A hugely safe bet as to what cinemagoers said leaving the cinema, in my mind, would have been, ‘Well, that wasn’t what I was expecting.’ Now whether you’re familiar with Besson’s work or not, you’ll have no doubt seen the trailer and expect to see Scarlett Johansson acquire some powers and kick ass. She does do this to a degree, but not in the way you might expect and perhaps not in the way you might like either.
Tonally too, the film is rather odd in places. The reactions that Besson has aimed to elicit from his actors just seemed confusing at times, as if they were unsure on his direction. Or maybe Besson kept using takes that were intended for the cutting room floor?
Perhaps, referring to the title of this blog finally, Besson has got to the point where, a bit like some of his American counterparts, he is simply too powerful. He writes his own films, directs them, produces them, and pretty much does what he wants.

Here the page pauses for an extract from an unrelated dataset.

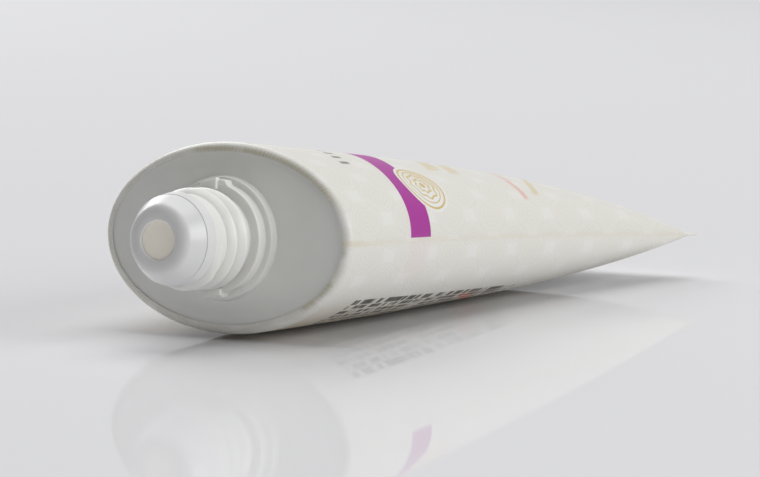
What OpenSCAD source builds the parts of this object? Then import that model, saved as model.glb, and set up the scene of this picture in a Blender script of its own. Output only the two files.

That’s not to say Lucy is a turkey by any means. There’s good stuff there. It’s a great premise with some smart dialogue in places, Scarlett was brilliantly cast and there were some solid action scenes. Yet, as an entire film, something doesn’t ring true. It doesn’t hang right. It’s uneven in tone and felt rushed in places where Besson should have taken his time and overindulged in areas that could have been skimmed over.
I suspect, though, that this will be a bit of a marmite film. Ultimately, you’ll have to judge it for yourself. It will no doubt make a lot of money – there’s rumour Universal have already approached Besson to do a sequel – yet, critically and from a story and character point of view, it probably doesn’t warrant one.
But go see for yourself. I might have to have a second viewing myself. It seems the kind of film that needs another one to let your mind fully settle on the story.